To me, it means there’s an absence of people from the international community--from the United States, from NATO countries, from other countries--which are interested in the region for security reasons or economic reasons or development reasons, of on ground, in-depth analysis aimed at underpinning strategic policy decisions. There’s a lot of improvisation, and there’s very little work being done on the ground. And this means that there’s no underpinning for any strategic decision made in the region. 

So what are the risks that lie there?

The risks are that nobody knows what’s going on. We say Central Asian countries are surviving on luck; the U.S. government’s policy is also surviving on luck. And they may be lucky--nothing may happen. On the other hand, if something does go badly wrong in one of the frontline states, that’s called, in one of the states that does abut Afghanistan or is very close to the Afghan border, I think we are going to find people scrambling to find a response other than the obvious one maybe of sending guns. 

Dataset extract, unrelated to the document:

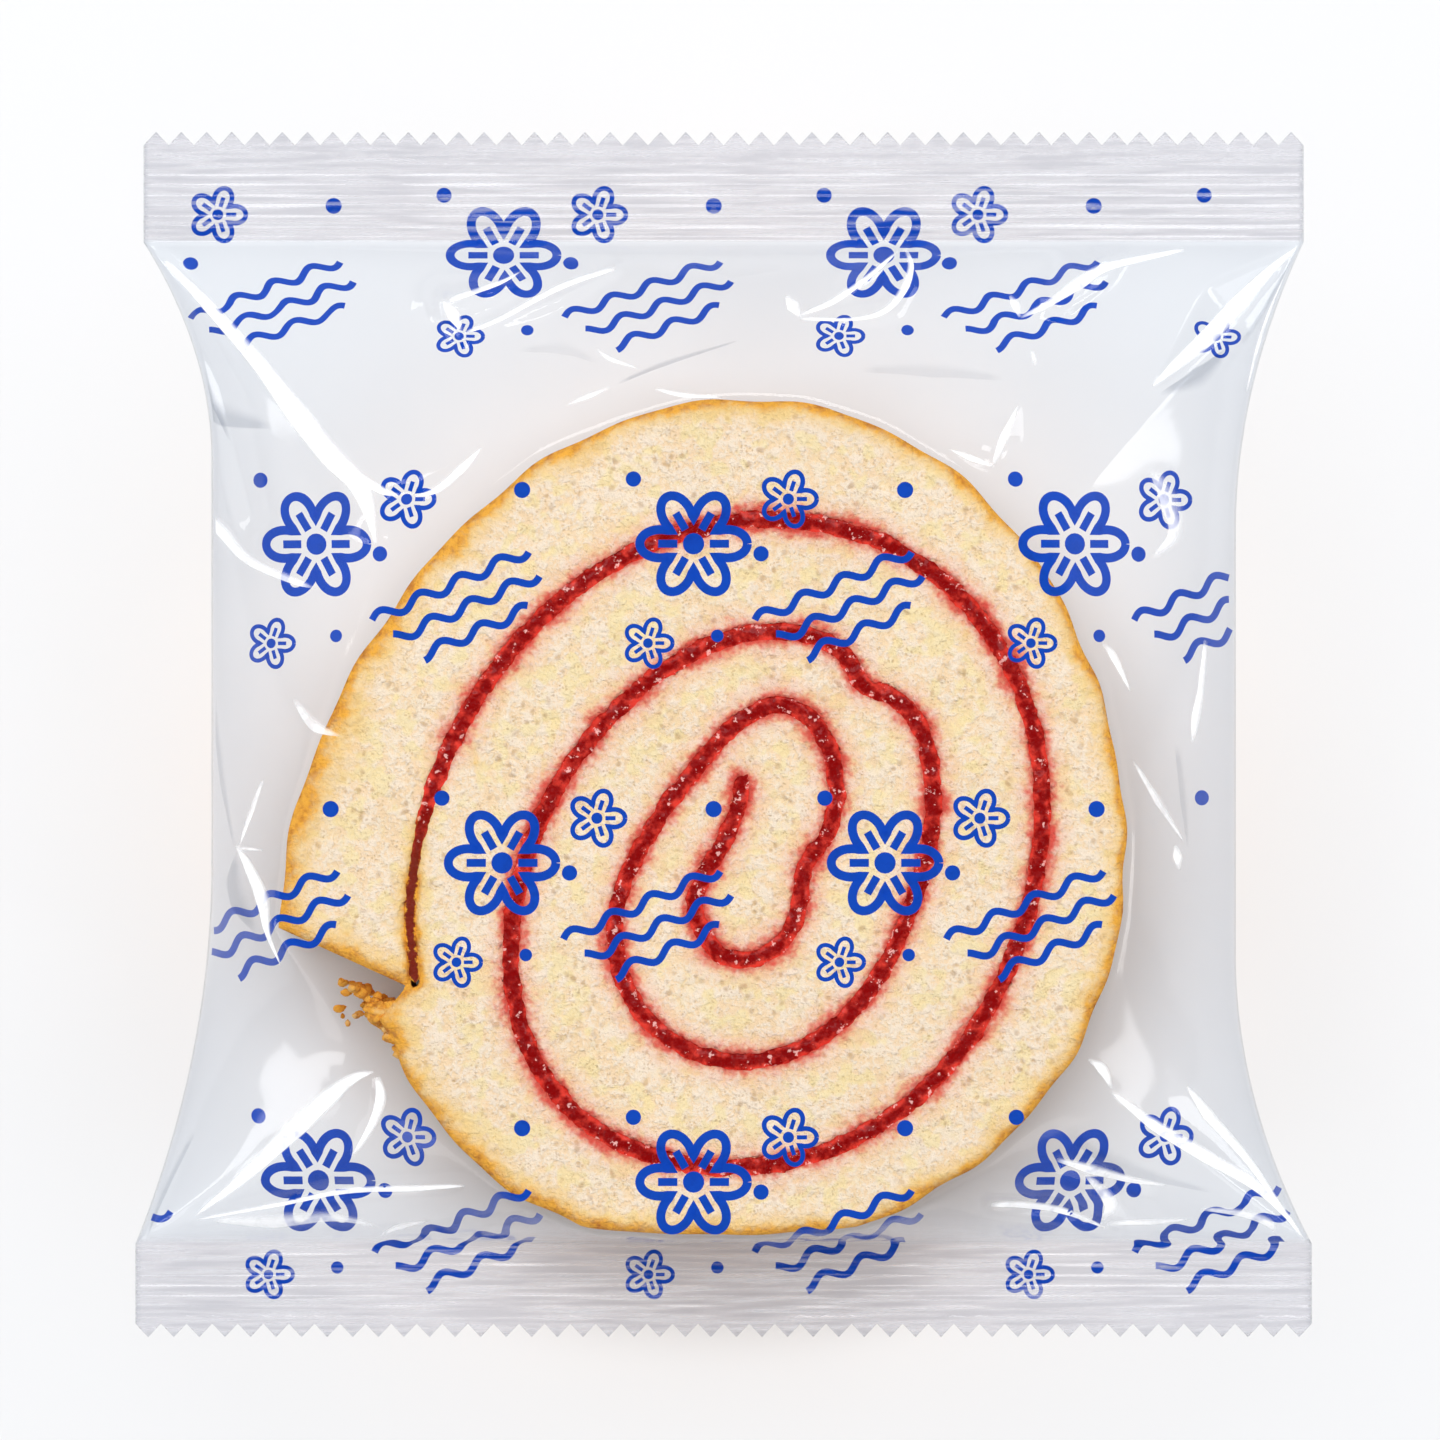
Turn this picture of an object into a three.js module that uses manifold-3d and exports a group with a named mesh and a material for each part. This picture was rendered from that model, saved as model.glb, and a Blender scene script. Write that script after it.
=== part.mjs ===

We’re slowly moving towards some sort of endgame in Central Asia. The leaders are old; they don’t have a succession scenario. They prefer to appoint members of their family who, frankly, are no better and usually much, much worse than the older generation. So, we don’t know what the endgame is going to be, it could be something dramatic and headline grabbing. Or it could be very slow, tragic death of countries in the region.